>> Begin Listing

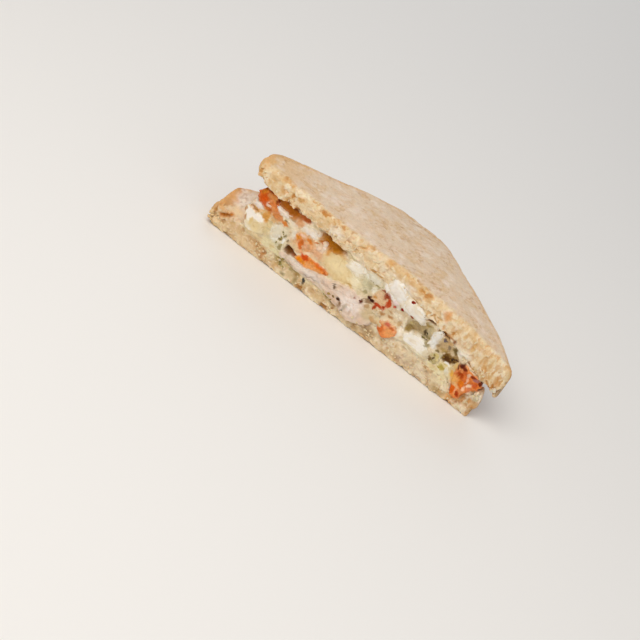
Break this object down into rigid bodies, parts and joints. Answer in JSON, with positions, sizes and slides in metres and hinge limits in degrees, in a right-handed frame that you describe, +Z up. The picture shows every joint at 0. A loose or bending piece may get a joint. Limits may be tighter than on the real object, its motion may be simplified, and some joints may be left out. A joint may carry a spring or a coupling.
{
  "type": "prosciutto sandwich",
  "caption": "Half of a filled bread sandwich cut corner to corner, lying flat with its cut face and filling showing.",
  "frame": {"origin": "middle of the rectangle the half covers on the surface it lies on, at the height of the flat underside of the lower slice", "axes": "+X along the cut, from the gaping tip to the closed tip; +Y from the cut face back to the far corner; +Z up through the slices"},
  "size_m": [0.1776, 0.0876, 0.049],
  "materials": {
    "bread": "matte open crumb and dry crust",
    "tomato": "wet, glossy",
    "ham": "moist satin",
    "egg_white": "smooth, moist satin",
    "egg_yolk": "matte, crumbly",
    "herb_cream": "soft satin with herb flecks",
    "sauce": "wet, glossy",
    "cheese": "smooth waxy satin",
    "soft_cheese": "soft satin",
    "herb_cheese": "soft satin with dark specks",
    "meat_shreds": "fibrous, moist",
    "pickle": "wet, translucent"
  },
  "bodies": {
    "root": {"bread_lower": "bread", "bread_upper": "bread", "cheese_slice": "cheese", "egg_wedge_left": "egg_white", "egg_white_mound": "egg_white", "egg_white_upright": "egg_white", "egg_yolk_right": "egg_yolk", "ham_scrap_left": "ham", "ham_scrap_mid": "ham", "ham_slice": "ham", "herb_cheese": "herb_cheese", "herb_cream_left": "herb_cream", "meat_shreds": "meat_shreds", "pickle_dark": "pickle", "pickle_slice": "pickle", "pickle_small": "pickle", "sauce_left": "sauce", "sauce_mid": "sauce", "sauce_right": "sauce", "sauce_spill": "sauce", "soft_cheese": "soft_cheese", "tomato_centre": "tomato", "tomato_left": "tomato", "tomato_low": "tomato", "tomato_mid_lower": "tomato", "tomato_mid_upper": "tomato", "tomato_right": "tomato"}
  },
  "joints": []
}
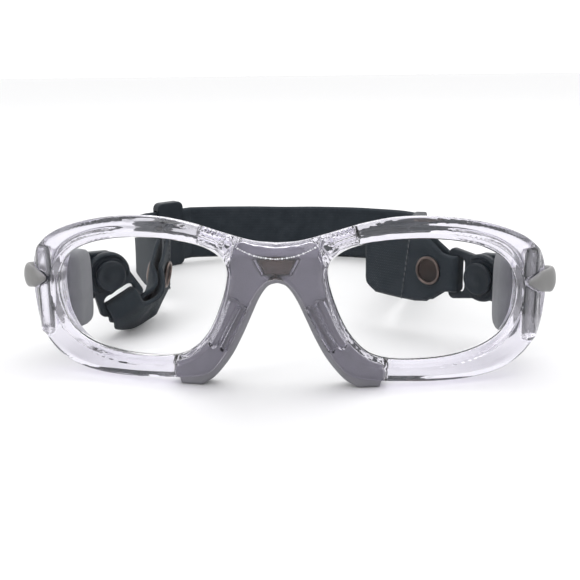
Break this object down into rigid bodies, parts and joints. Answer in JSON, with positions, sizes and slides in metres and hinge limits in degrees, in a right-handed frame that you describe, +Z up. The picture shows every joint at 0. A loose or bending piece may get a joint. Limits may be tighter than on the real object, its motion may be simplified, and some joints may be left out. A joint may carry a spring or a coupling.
{
  "type": "sports protective goggles",
  "caption": "Clear wrap-round sports goggles with rubber nose saddle, side pads, swivelling strap links, press-studded webbing tabs and an elastic head strap.",
  "frame": {"origin": "on the floor, under the middle of the bounding box", "axes": "+X to the wearer's left, +Y from the front of the goggles to the back of the strap, +Z up"},
  "size_m": [0.1476, 0.1742, 0.0467],
  "materials": {
    "clear_plastic": "polished clear injection-moulded plastic, slightly violet",
    "lens": "clear coated lens",
    "grey_rubber": "matt soft-touch rubber",
    "grey_plastic": "satin moulded plastic",
    "black_plastic": "satin moulded plastic",
    "webbing": "woven elastic webbing",
    "gunmetal": "dark bronzed press stud",
    "rivet_steel": "rivet head"
  },
  "bodies": {
    "goggles": {"front_frame": "clear_plastic", "lens_left": "lens", "lens_right": "lens", "nose_pad": "grey_rubber", "side_pad_left": "grey_rubber", "side_pad_right": "grey_rubber", "temple_cap_left": "grey_plastic", "temple_cap_right": "grey_plastic", "link_rivet_left": "rivet_steel", "link_rivet_right": "rivet_steel", "rivet_cap_left": "black_plastic", "rivet_cap_right": "black_plastic", "strap_tab_left": "webbing", "strap_tab_right": "webbing", "press_stud_left": "gunmetal", "press_stud_right": "gunmetal", "stud_cap_left": "gunmetal", "stud_cap_right": "gunmetal", "head_strap": "webbing"},
    "link_left": {"strap_link_left": "black_plastic"},
    "link_right": {"strap_link_right": "black_plastic"},
    "slider_left": {"slider_left": "black_plastic"},
    "slider_right": {"slider_right": "black_plastic"}
  },
  "joints": [
    {"name": "link_left_swivel", "type": "hinge", "parent": "goggles", "child": "link_left", "pos_m": [0.057, -0.0422, 0.021], "axis": [-0.6428, -0.766, 0], "range_deg": [-20, 35], "deforming": ["strap_tab_left"]},
    {"name": "link_right_swivel", "type": "hinge", "parent": "goggles", "child": "link_right", "pos_m": [-0.057, -0.0422, 0.021], "axis": [0.6428, -0.766, 0], "range_deg": [-4, 40], "deforming": ["strap_tab_right"]},
    {"name": "slider_left_slide", "type": "slide", "parent": "goggles", "child": "slider_left", "axis": [0.1961, 0.9806, 0], "range_m": [-0.0044, 0.0044]},
    {"name": "slider_right_slide", "type": "slide", "parent": "goggles", "child": "slider_right", "axis": [-0.6894, -0.7244, 0], "range_m": [-0.0038, 0.0038]}
  ]
}
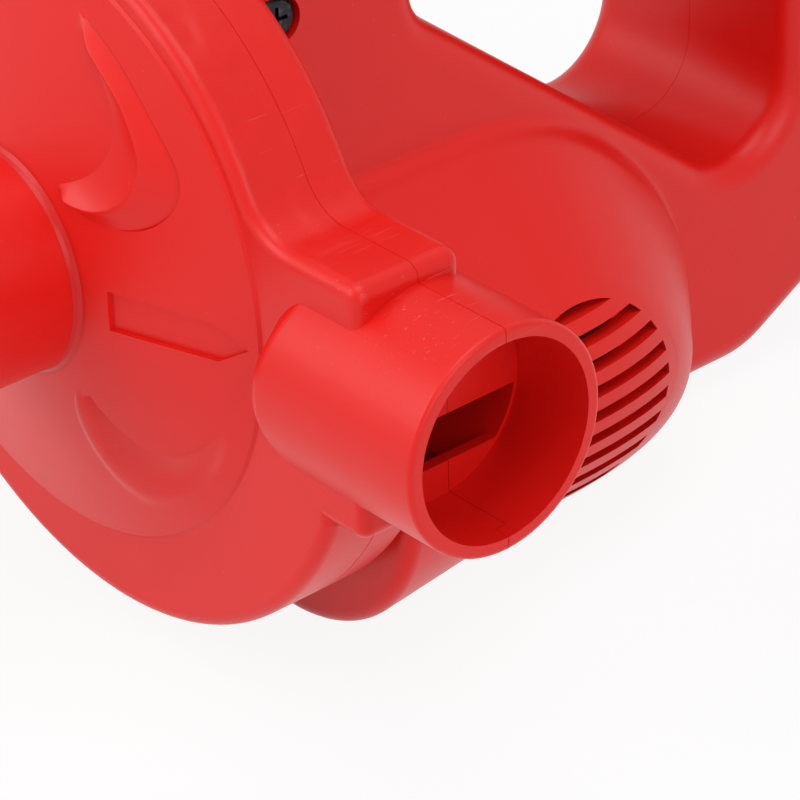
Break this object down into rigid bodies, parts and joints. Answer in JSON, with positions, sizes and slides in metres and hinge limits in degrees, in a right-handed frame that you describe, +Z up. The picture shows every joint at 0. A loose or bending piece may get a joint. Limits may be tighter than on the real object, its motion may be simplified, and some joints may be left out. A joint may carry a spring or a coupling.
{
  "type": "hand-held blower",
  "caption": "Hand-held two-way electric blower with a flat scroll housing, round inlet and outlet pipes, a finger opening and vented motor body.",
  "frame": {"origin": "middle of the bounding box in plan, in the plane of the flat bottom it stands on", "axes": "+Z up, +X out of the outlet pipe, -Y out of the inlet pipe, handle towards +Y"},
  "size_m": [0.1517, 0.212, 0.1406],
  "materials": {
    "red_shell": "smooth moulded, faint scuffs",
    "vent_impeller": "moulded",
    "bright_steel": "plated",
    "dark_steel": "blackened",
    "motor_steel": "zinc plated",
    "black_plastic": "moulded",
    "bearing_steel": "ground",
    "bronze": "sintered",
    "ferrite": "sintered",
    "core_steel": "laminated",
    "copper_wire": "enamelled",
    "copper_bars": "turned",
    "brass_sheet": "folded",
    "carbon": "pressed carbon",
    "felt": "pressed felt",
    "black_rubber": "moulded",
    "circuit_board": "coated",
    "capacitor_case": "potted box"
  },
  "bodies": {
    "housing": {"front_scroll_shell": "red_shell", "rear_scroll_shell": "red_shell", "scroll_screws": "bright_steel", "right_body_shell": "red_shell", "left_body_shell": "red_shell", "body_screws": "dark_steel", "motor_can": "motor_steel", "motor_end_bell": "black_plastic", "front_bearing": "bearing_steel", "rear_bush": "bronze", "field_magnets": "ferrite", "brush_holders": "brass_sheet", "carbon_brushes": "carbon", "brush_springs": "bright_steel", "motor_pad": "felt", "motor_screws": "bright_steel", "motor_ring": "black_rubber", "motor_terminals": "brass_sheet", "rectifier_board": "circuit_board", "capacitor": "capacitor_case", "switch_housing": "black_plastic", "cord_bush": "black_rubber"},
    "rotor": {"impeller": "vent_impeller", "fan_washer": "bright_steel", "fan_nut": "bright_steel", "rotor_shaft": "bearing_steel", "armature_core": "core_steel", "armature_windings": "copper_wire", "commutator": "copper_bars", "cooling_fan": "black_plastic"},
    "rocker": {"switch_rocker": "black_plastic"}
  },
  "joints": [
    {"name": "rotor_spin", "type": "hinge", "parent": "housing", "child": "rotor", "pos_m": [-0.01761, -0.046, 0.069], "axis": [0, 1, 0], "continuous": true},
    {"name": "rocker_tilt", "type": "hinge", "parent": "housing", "child": "rocker", "pos_m": [-0.01761, -0.01372, 0.13485], "axis": [1, 0, 0], "range_deg": [0, 18]}
  ]
}
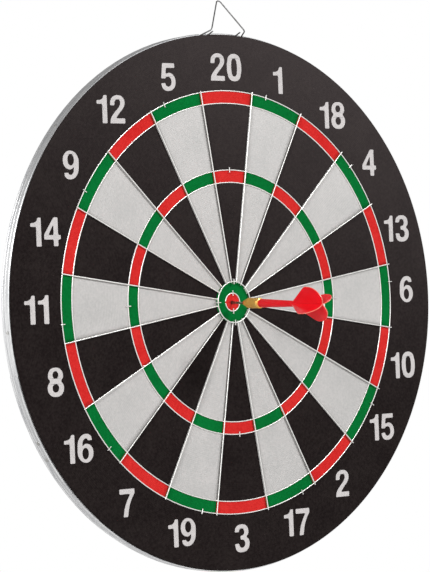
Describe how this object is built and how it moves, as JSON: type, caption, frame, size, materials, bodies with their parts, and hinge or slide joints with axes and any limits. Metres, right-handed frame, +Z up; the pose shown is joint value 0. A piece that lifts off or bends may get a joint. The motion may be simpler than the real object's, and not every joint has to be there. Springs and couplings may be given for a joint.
{
  "type": "dartboard",
  "caption": "Round wall dartboard of wound paper with a printed face, wire spider, beaded steel rim band, swinging wire hanger and a steel-point dart stuck in the bull.",
  "frame": {"origin": "centre of the flat rear face, on the wall", "axes": "+Z up, +X to the player's right, +Y out of the rear face into the wall; the playing face looks along -Y"},
  "size_m": [0.4354, 0.1259, 0.4624],
  "materials": {
    "core_paper": "wound grey-brown paper strip, edge on",
    "flock_black": "black flocked paper, matt, with faint rings of the wound paper under it",
    "flock_white": "white flocked print, matt",
    "flock_red": "red flocked print, matt",
    "flock_green": "green flocked print, matt",
    "number_white": "white printed numbers, matt",
    "rear_paper": "plain dark flocked paper, matt",
    "band_steel": "thin galvanised strip, rolled beads, soft dents",
    "fastener_steel": "zinc-plated heads",
    "spider_wire": "bright plated wire",
    "staple_wire": "bright plated staple wire",
    "hanger_steel": "plain drawn steel wire",
    "needle_steel": "ground steel point, worn",
    "barrel_brass": "knurled brass, worn bright on its ridges",
    "dart_plastic": "glossy red moulded plastic, slightly translucent at thin edges"
  },
  "bodies": {
    "board": {"double_inner_ring": "spider_wire", "double_outer_ring": "spider_wire", "double_ring_staples": "staple_wire", "front_facing": "flock_black", "inner_bull_ring": "spider_wire", "inner_bull_staples": "staple_wire", "outer_bull_ring": "spider_wire", "outer_bull_staples": "staple_wire", "radial_wire_01": "spider_wire", "radial_wire_02": "spider_wire", "radial_wire_03": "spider_wire", "radial_wire_04": "spider_wire", "radial_wire_05": "spider_wire", "radial_wire_06": "spider_wire", "radial_wire_07": "spider_wire", "radial_wire_08": "spider_wire", "radial_wire_09": "spider_wire", "radial_wire_10": "spider_wire", "radial_wire_11": "spider_wire", "radial_wire_12": "spider_wire", "radial_wire_13": "spider_wire", "radial_wire_14": "spider_wire", "radial_wire_15": "spider_wire", "radial_wire_16": "spider_wire", "radial_wire_17": "spider_wire", "radial_wire_18": "spider_wire", "radial_wire_19": "spider_wire", "radial_wire_20": "spider_wire", "rear_facing": "rear_paper", "rim_band": "band_steel", "rim_band_rivets": "fastener_steel", "rim_band_tacks": "fastener_steel", "treble_inner_ring": "spider_wire", "treble_outer_ring": "spider_wire", "treble_ring_staples": "staple_wire", "wound_paper_core": "core_paper"},
    "hanger": {"hanger_wire": "hanger_steel"},
    "dart": {"dart_needle": "needle_steel", "dart_barrel": "barrel_brass", "dart_stem_flight": "dart_plastic"}
  },
  "joints": [
    {"name": "hanger_swing", "type": "hinge", "parent": "board", "child": "hanger", "pos_m": [0, -0.0079, 0.21495], "axis": [-1, 0, 0], "range_deg": [0, 90]},
    {"name": "dart_pull", "type": "slide", "parent": "board", "child": "dart", "axis": [0, -0.9995, -0.0332], "range_m": [0, 0.03]}
  ]
}
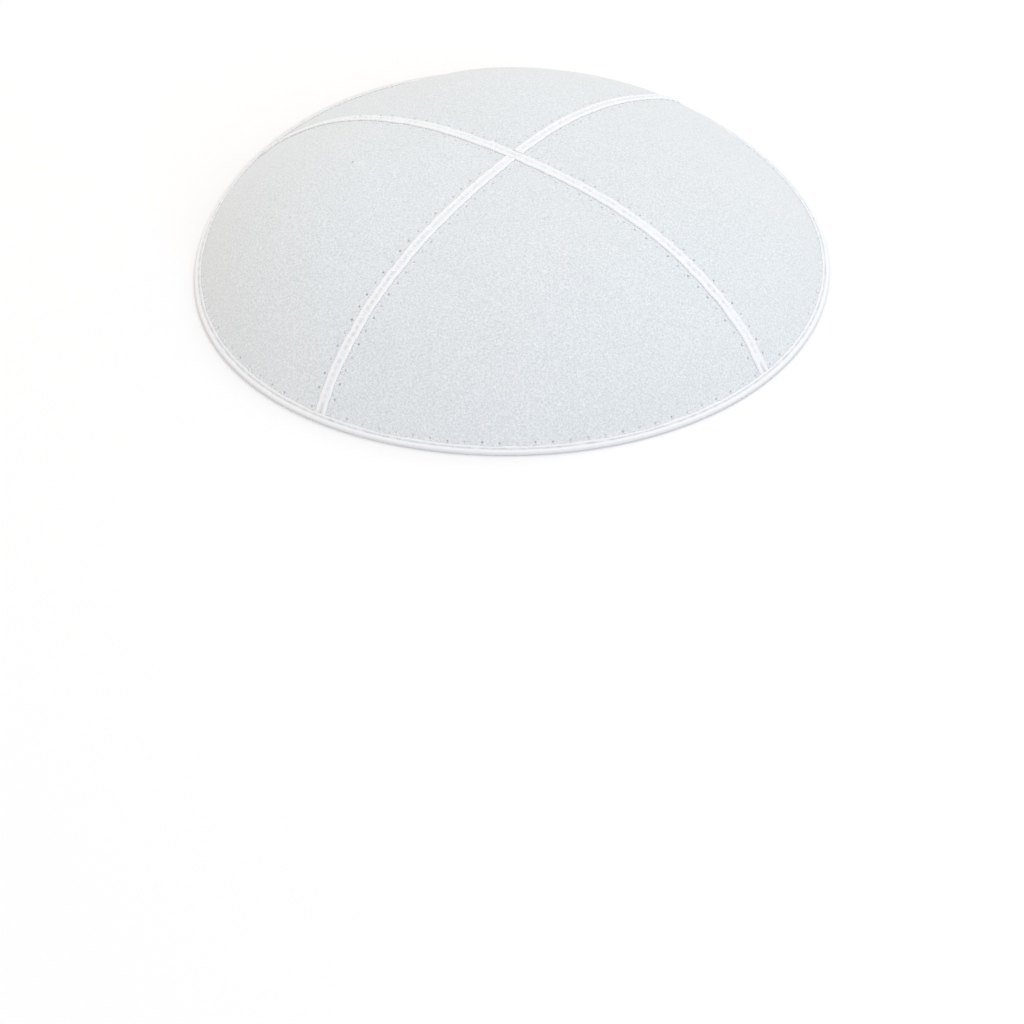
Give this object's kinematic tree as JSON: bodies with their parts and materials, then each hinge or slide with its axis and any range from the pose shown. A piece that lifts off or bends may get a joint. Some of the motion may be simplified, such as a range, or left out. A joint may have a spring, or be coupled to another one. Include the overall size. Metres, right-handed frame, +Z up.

>> End Listing

Brief: Show every line in the records above that contains the word "shown".

Worked answer:
Describe how this object is built and how it moves, as JSON: type, caption, frame, size, materials, bodies with their parts, and hinge or slide joints with axes and any limits. Metres, right-handed frame, +Z up; the pose shown is joint value 0. A piece that lifts off or bends may get a joint. The motion may be simpler than the real object's, and not every joint has to be there. Springs and couplings may be given for a joint.
Give this object's kinematic tree as JSON: bodies with their parts and materials, then each hinge or slide with its axis and any range from the pose shown. A piece that lifts off or bends may get a joint. Some of the motion may be simplified, such as a range, or left out. A joint may have a spring, or be coupled to another one. Include the overall size. Metres, right-handed frame, +Z up.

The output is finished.